Scripts that build objects →
::::

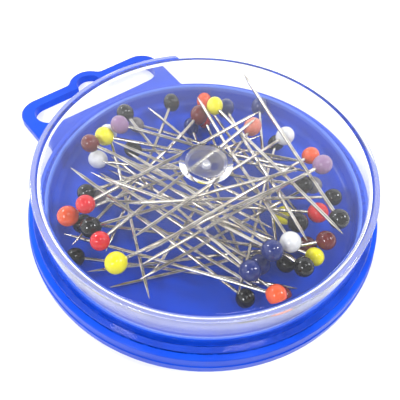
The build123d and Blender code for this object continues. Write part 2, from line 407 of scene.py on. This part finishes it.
def make_white(name):
    """A floor that takes a soft shadow and looks white to the camera, glass and metal."""
    material, tree, shader, output = new_material(name)
    shader.inputs["Base Color"].default_value = floor_colour
    shader.inputs["Roughness"].default_value = floor_roughness
    shader.inputs["Specular IOR Level"].default_value = floor_specular
    glow = tree.nodes.new("ShaderNodeEmission")
    glow.inputs["Strength"].default_value = floor_glow
    add = tree.nodes.new("ShaderNodeAddShader")
    tree.links.new(shader.outputs["BSDF"], add.inputs[0])
    tree.links.new(glow.outputs["Emission"], add.inputs[1])
    seen_share = seen_directly(tree, mirrored=True)
    mix_shaders(tree, seen_share, shader.outputs["BSDF"], add.outputs["Shader"], output)
    return material


def loose_parts(node):
    """The points of each separate solid of a CAD node, joined where they meet."""
    mesh = bmesh.new()
    mesh.from_mesh(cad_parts[node].data)
    bmesh.ops.remove_doubles(mesh, verts=mesh.verts, dist=same_point)
    left = set(mesh.verts)
    parts = []
    while left:
        front = [left.pop()]
        part = []
        while front:
            vertex = front.pop()
            part.append(vertex.co.copy())
            for edge in vertex.link_edges:
                other = edge.other_vert(vertex)
                if other in left:
                    left.remove(other)
                    front.append(other)
        parts.append(part)
    mesh.free()
    parts.sort(key=lambda part: tuple(sum(part, Vector()) / len(part)))
    return parts


def read_pin(part):
    """Where a shaft starts and ends, and its radius at its start."""
    points = np.array([tuple(co) for co in part])
    middle = points.mean(axis=0)
    axis = np.linalg.svd(points - middle)[2][0]
    along = (points - middle) @ axis
    near_low = points[along < along.min() + end_slice]
    near_high = points[along > along.max() - end_slice]
    low, high = near_low.mean(axis=0), near_high.mean(axis=0)
    low_radius = np.linalg.norm(near_low - low, axis=1).max()
    high_radius = np.linalg.norm(near_high - high, axis=1).max()
    if low_radius < high_radius:
        low, high = high, low
    return Vector(low), Vector(high), float(max(low_radius, high_radius))


def read_head_radius():
    """The radius of a head, read from the CAD solids."""
    head = loose_parts("salmon_pin_heads")[0]
    middle = read_pin(loose_parts("salmon_pin_shafts")[0])[0]
    return max((co - middle).length for co in head)


def lathe(mesh, profile, segments, place):
    """Adds a turned surface: the profile's (radius, height) points about local Z."""
    rings = []
    for radius, height in profile:
        if radius == 0:
            rings.append([mesh.verts.new(place @ Vector((0, 0, height)))])
            continue
        ring = []
        for number in range(segments):
            angle = 2 * math.pi * number / segments
            point = Vector((radius * math.cos(angle), radius * math.sin(angle), height))
            ring.append(mesh.verts.new(place @ point))
        rings.append(ring)
    for low, high in zip(rings, rings[1:]):
        for number in range(segments):
            after = (number + 1) % segments
            corners = [low[number % len(low)], low[after % len(low)]]
            corners += [high[after % len(high)], high[number % len(high)]]
            corners = list(dict.fromkeys(corners))
            if len(corners) > 2:
                mesh.faces.new(corners)


def head_profile(radius, shaft_radius):
    """A ball that ends in a short neck where the glass has run up the shaft."""
    neck_radius = shaft_radius + head_neck_flare
    mouth = math.asin(neck_radius / radius)
    profile = [(0.0, -radius)]
    for ring in range(1, head_rings + 1):
        angle = math.pi - (math.pi - mouth) * ring / head_rings
        profile.append((radius * math.sin(angle), radius * math.cos(angle)))
    top = radius * math.cos(mouth)
    for step in range(1, head_neck_steps + 1):
        share = step / head_neck_steps
        flare = head_neck_flare * (1 - share) ** 2
        profile.append((shaft_radius + flare, top + head_neck_height * share))
    return profile


def shaft_profile(radius, length, start):
    """A round wire that tapers to a fine point along a gentle curve."""
    straight = length - point_length
    profile = [(0.0, start), (radius, start), (radius, straight)]
    for step in range(1, point_segments + 1):
        share = step / point_segments
        taper = (1 - share) ** point_taper
        width = point_radius + (radius - point_radius) * taper
        profile.append((width, straight + point_length * share))
    profile.append((0.0, length))
    return profile


def corner(radius, height, size, first, last):
    """Points of a rounded corner about a centre, from one angle to another, in degrees."""
    points = []
    for step in range(bend_steps + 1):
        angle = math.radians(first + (last - first) * step / bend_steps)
        points.append((radius + size * math.cos(angle), height + size * math.sin(angle)))
    return points


def blend_between(low, high):
    """Points of a soft slope between two points, level at both ends."""
    points = []
    for step in range(bend_steps + 1):
        share = step / bend_steps
        rise = (1 - math.cos(math.pi * share)) / 2
        points.append((low[0] + (high[0] - low[0]) * share, low[1] + (high[1] - low[1]) * rise))
    return points


def lid_profile(top, rim_radius):
    """The lid's outline, from the middle of its underside round to the middle of its top."""
    boss = lid_ceiling - boss_depth
    rim_top = lid_foot + rim_height
    floor = top - dimple_depth
    gate_top = floor + gate_height
    inner_bend = lid_ceiling - lid_inner_round
    outer_bend = top - lid_edge_round
    outline = [(0.0, boss), (boss_flat, boss), (boss_foot, lid_ceiling)]
    outline += corner(lid_inner_top - lid_inner_round, inner_bend, lid_inner_round, 90, 0)
    outline += [(lid_inner_foot, lid_foot), (rim_radius, lid_foot)]
    outline += [(rim_radius, rim_top - rim_bevel), (rim_radius - rim_bevel, rim_top)]
    outline += [(lid_outer_foot, rim_top)]
    outline += corner(lid_outer_top - lid_edge_round, outer_bend, lid_edge_round, 0, 90)
    outline += blend_between((dimple_rim, top), (dimple_floor, floor))
    outline += [(gate_radius, floor), (gate_radius, gate_top), (0.0, gate_top)]
    return outline


def finished(name, mesh, material, body, node):
    """Makes the object of a mesh that stands for a CAD node."""
    data = bpy.data.meshes.new(name)
    bmesh.ops.recalc_face_normals(mesh, faces=mesh.faces)
    for edge in mesh.edges:
        edge.smooth = edge.calc_face_angle(0.0) < sharpest_smooth
    for face in mesh.faces:
        face.smooth = True
    mesh.to_mesh(data)
    mesh.free()
    piece = bpy.data.objects.new(name, data)
    bpy.context.scene.collection.objects.link(piece)
    piece.data.materials.append(material)
    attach(piece, body)
    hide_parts(node)


def standing(start, end):
    """The place of something that stands at start, with its Z axis towards end."""
    turn = (end - start).to_track_quat("Z", "Y")
    return Matrix.Translation(start) @ turn.to_matrix().to_4x4()


def dress_mouldings():
    """The base keeps its CAD shape. The lid is turned again, finer and with its boss's slope."""
    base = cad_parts["base"]
    base.data.materials.clear()
    base.data.materials.append(make_blue_plastic())
    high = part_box("lid")[1]
    shell = bmesh.new()
    lathe(shell, lid_profile(high[2], high[0]), lid_segments, Matrix.Identity(4))
    finished("clear_lid", shell, make_clear_plastic(), "lid", "lid")


def dress_pins():
    """Round heads and shafts for every pin, one object for each CAD node."""
    steel = make_pin_steel()
    chance = random.Random(chance_seed)
    head_radius = read_head_radius()
    for colour, paint in pin_colours.items():
        shafts_node = f"{colour}_pin_shafts"
        heads_node = f"{colour}_pin_heads"
        heads = bmesh.new()
        shafts = bmesh.new()
        for part in loose_parts(shafts_node):
            start, end, radius = read_pin(part)
            spin = Matrix.Rotation(chance.uniform(0, 2 * math.pi), 4, "Z")
            place = standing(start, end) @ spin
            flatter = [1 - chance.uniform(0, head_irregularity) for _ in range(2)]
            stretch = Matrix.Diagonal((1, *flatter, 1))
            ball_radius = head_radius * chance.uniform(smallest_head, 1)
            lathe(heads, head_profile(ball_radius, radius), head_segments, place @ stretch)
            length = (end - start).length
            wire = shaft_profile(radius * shaft_girth, length, head_radius * shaft_start)
            lathe(shafts, wire, shaft_segments, place)
        glass = make_glass_head(f"{colour}_glass", paint)
        finished(f"{colour}_heads", heads, glass, "box", heads_node)
        finished(f"{colour}_shafts", shafts, steel, "box", shafts_node)


def make_floor():
    """A plain white floor, which isn't part of the box."""
    bpy.ops.mesh.primitive_plane_add(size=floor_size, location=(0, 0, 0))
    floor = bpy.context.object
    floor.name = "floor"
    floor.data.materials.append(make_white("floor_white"))


def seen(right, ahead, up):
    """A point given as the camera sees it, to the right, ahead and up, in the frame's axes."""
    x = right * math.cos(tab_bearing) + ahead * math.sin(tab_bearing)
    y = -right * math.sin(tab_bearing) + ahead * math.cos(tab_bearing)
    return Vector((x, y, up))


def make_world():
    """White surroundings, dimmer overhead and behind the camera.

    What the camera sees directly or through the lid is white all over.
    """
    world = bpy.data.worlds.new("studio")
    bpy.context.scene.world = world
    world.use_nodes = True
    tree = world.node_tree
    tree.nodes.clear()
    output = tree.nodes.new("ShaderNodeOutputWorld")
    plain = tree.nodes.new("ShaderNodeBackground")
    plain.inputs["Color"].default_value = white
    plain.inputs["Strength"].default_value = 1.0
    studio = tree.nodes.new("ShaderNodeBackground")
    studio.inputs["Strength"].default_value = backdrop_level
    place = tree.nodes.new("ShaderNodeTexCoord")
    split = tree.nodes.new("ShaderNodeSeparateXYZ")
    ramp = tree.nodes.new("ShaderNodeValToRGB")
    ramp.color_ramp.interpolation = "EASE"
    ramp.color_ramp.elements[0].position = math.sin(math.radians(backdrop_top))
    ramp.color_ramp.elements[0].color = white
    ramp.color_ramp.elements[1].position = math.sin(math.radians(ceiling_start))
    ramp.color_ramp.elements[1].color = (ceiling_level, ceiling_level, ceiling_level, 1)
    tree.links.new(place.outputs["Generated"], split.inputs["Vector"])
    tree.links.new(split.outputs["Z"], ramp.inputs["Fac"])
    ahead = tree.nodes.new("ShaderNodeVectorMath")
    ahead.operation = "DOT_PRODUCT"
    ahead.inputs[1].default_value = seen(*backdrop_side, 0)
    tree.links.new(place.outputs["Generated"], ahead.inputs[0])
    facing = ahead.outputs["Value"]
    room = add_range(tree, facing, room_start, room_end, room_level, 1.0, "SMOOTHSTEP")
    tree.links.new(add_scaled(tree, ramp.outputs["Color"], room), studio.inputs["Color"])
    seen_share = seen_directly(tree)
    mix_shaders(tree, seen_share, studio.outputs["Background"], plain.outputs["Background"], output)


def make_lights():
    """Soft studio light: square area lamps in front, at one side, behind and overhead."""
    for name, (right, ahead, up, width, watts) in lamps.items():
        data = bpy.data.lights.new(name, "AREA")
        data.shape = "SQUARE"
        data.size = width
        data.energy = watts
        lamp = bpy.data.objects.new(name, data)
        bpy.context.scene.collection.objects.link(lamp)
        lamp.location = seen(right, ahead, up)
        lamp.rotation_mode = "QUATERNION"
        lamp.rotation_quaternion = lamp.location.to_track_quat("Z", "Y")


def make_camera():
    """The camera stands where the photograph's does."""
    data = bpy.data.cameras.new("camera")
    data.sensor_fit = "HORIZONTAL"
    data.sensor_width = sensor_width
    data.lens = sensor_width * focal_share
    data.clip_start = clip_start
    data.clip_end = clip_end
    camera = bpy.data.objects.new("camera", data)
    bpy.context.scene.collection.objects.link(camera)
    flat = camera_distance * math.cos(camera_elevation)
    camera.location = seen(0, -flat, camera_distance * math.sin(camera_elevation))
    ahead = (seen(aim_right, aim_ahead, 0) - camera.location).normalized()
    upright = ahead.to_track_quat("-Z", "Y")
    camera.rotation_mode = "QUATERNION"
    camera.rotation_quaternion = upright @ Quaternion((0, 0, 1), camera_roll)
    bpy.context.scene.camera = camera


bpy.context.scene.view_settings.view_transform = "Standard"
dress_mouldings()
dress_pins()
make_floor()
make_world()
make_lights()
make_camera()
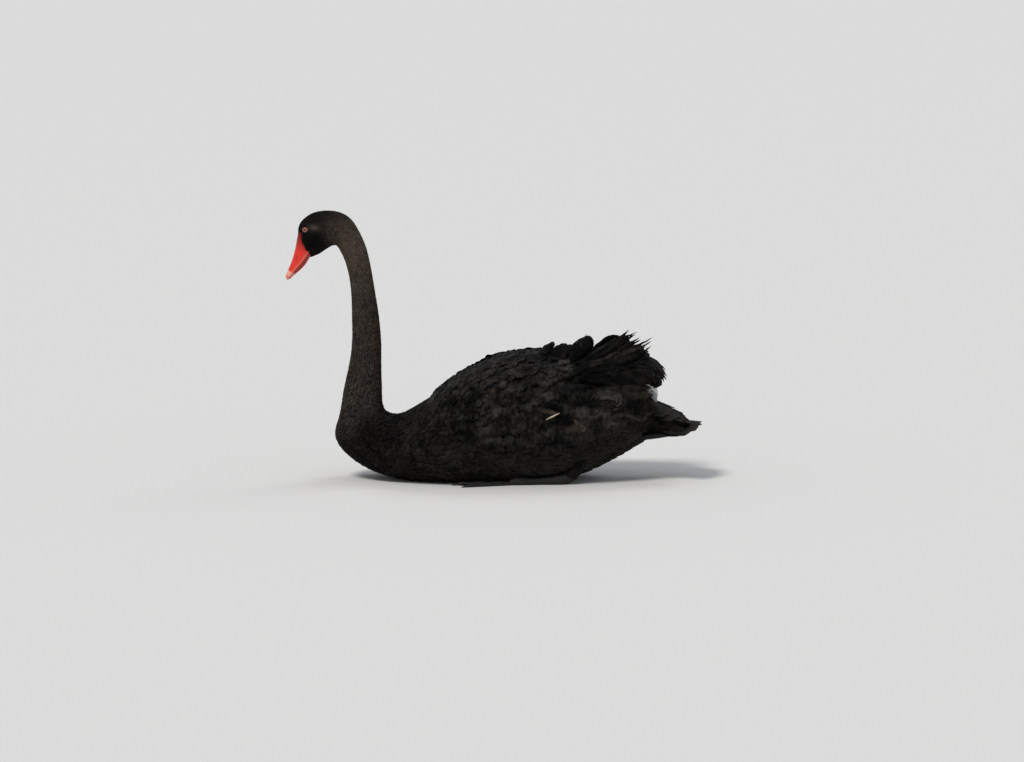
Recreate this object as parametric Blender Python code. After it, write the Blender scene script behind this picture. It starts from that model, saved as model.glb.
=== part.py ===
"""A black swan, life size and still, resting on its belly as it lies in calm water.

Metres, +Z up. The swan faces -X and its own left side is towards -Y. The origin is on the floor,
in the middle of the flat on which the belly rests. One smooth body runs from the tail root through
the trunk, neck and head to the base of the bill. It is parted with thin gaps into the named nodes.
"""

import math
import random

import bmesh
import bpy
import numpy as np
from mathutils import Matrix, Vector

GAP = 0.0003
SIDES = {"left": -1.0, "right": 1.0}

# Sections of the body from the tail root to the base of the bill. Each is a flat slice that holds
# its dorsal point and its ventral point, with: x and z of the dorsal point, x and z of the ventral
# point, half width, share of the way down at which it is widest, fullness of its lower half.
TRUNK_SECTIONS = {
    "tail root": (0.296, 0.138, 0.296, 0.082, 0.040, 0.50, 2.0),
    "rump": (0.262, 0.160, 0.262, 0.060, 0.064, 0.50, 2.0),
    "vent": (0.220, 0.184, 0.220, 0.036, 0.088, 0.50, 2.1),
    "thighs": (0.170, 0.203, 0.170, 0.013, 0.110, 0.50, 2.3),
    "hips": (0.110, 0.216, 0.110, -0.001, 0.125, 0.50, 2.5),
    "loins": (0.050, 0.217, 0.050, -0.006, 0.133, 0.50, 2.5),
    "middle back": (-0.010, 0.203, -0.010, -0.007, 0.135, 0.50, 2.5),
    "wing roots": (-0.065, 0.173, -0.065, -0.006, 0.130, 0.48, 2.5),
    "shoulders": (-0.115, 0.140, -0.115, -0.004, 0.117, 0.46, 2.4),
    "collar": (-0.152, 0.119, -0.156, 0.001, 0.100, 0.46, 2.3),
    "crop": (-0.172, 0.1145, -0.208, 0.014, 0.084, 0.48, 2.2),
    "breast": (-0.183, 0.118, -0.253, 0.040, 0.068, 0.50, 2.0),
    "breast front": (-0.1925, 0.126, -0.279, 0.076, 0.056, 0.50, 2.0),
}
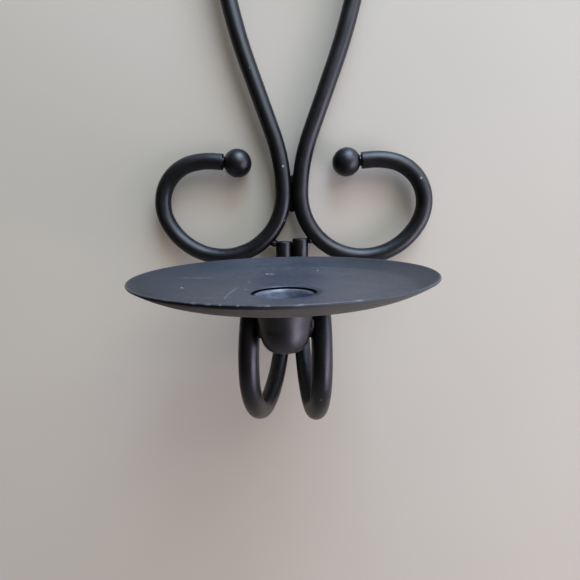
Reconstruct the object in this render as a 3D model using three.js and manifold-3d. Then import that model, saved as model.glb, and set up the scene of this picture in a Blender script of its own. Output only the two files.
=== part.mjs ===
// Wall sconce for one taper candle: two scrolled steel rods welded back to back, two hooked arms that
// reach forward, and a dished drip pan with a tapered candle cup under the hole in its middle.
//
// Millimetres, +Z up, +X to the right of someone facing the sconce, and the wall is the plane Y = 0.
// The origin is the centre of the hanging hole, on the wall. The sconce stands out towards -Y.

import * as THREE from "three";
import { mergeVertices } from "three/addons/utils/BufferGeometryUtils.js";
import Module from "manifold-3d";

const GAP = 0.3; // clearance between neighbouring pieces

// Rod stock, used for the scrolls and the arms.
const ROD_R = 4;
const ROD_SIDES = 12;
const TOUCH_X = ROD_R + GAP / 2; // centreline of two rods that lie side by side

// Hanger tab, flat on the wall behind the rods.
const TAB_WIDTH = 16;
const TAB_THICKNESS = 3;
const TAB_BOTTOM_Z = -38;
const HANG_HOLE_R = 3.5;
const ROD_Y = -(TAB_THICKNESS + GAP + ROD_R); // plane of the scrolls

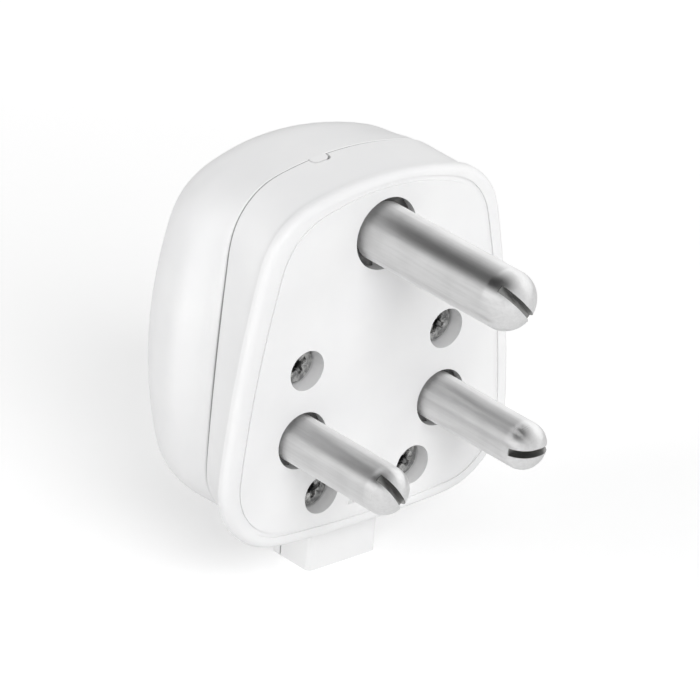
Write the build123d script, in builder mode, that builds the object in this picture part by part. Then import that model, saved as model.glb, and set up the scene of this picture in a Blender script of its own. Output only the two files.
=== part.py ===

::::

YOUR TASK → Find the line that contains "Write the build123d". Repeat it and every line after it, exactly as written, up to and including the last line of the records above.

RESPONSE BELOW →
Write the build123d script, in builder mode, that builds the object in this picture part by part. Then import that model, saved as model.glb, and set up the scene of this picture in a Blender script of its own. Output only the two files.
=== part.py ===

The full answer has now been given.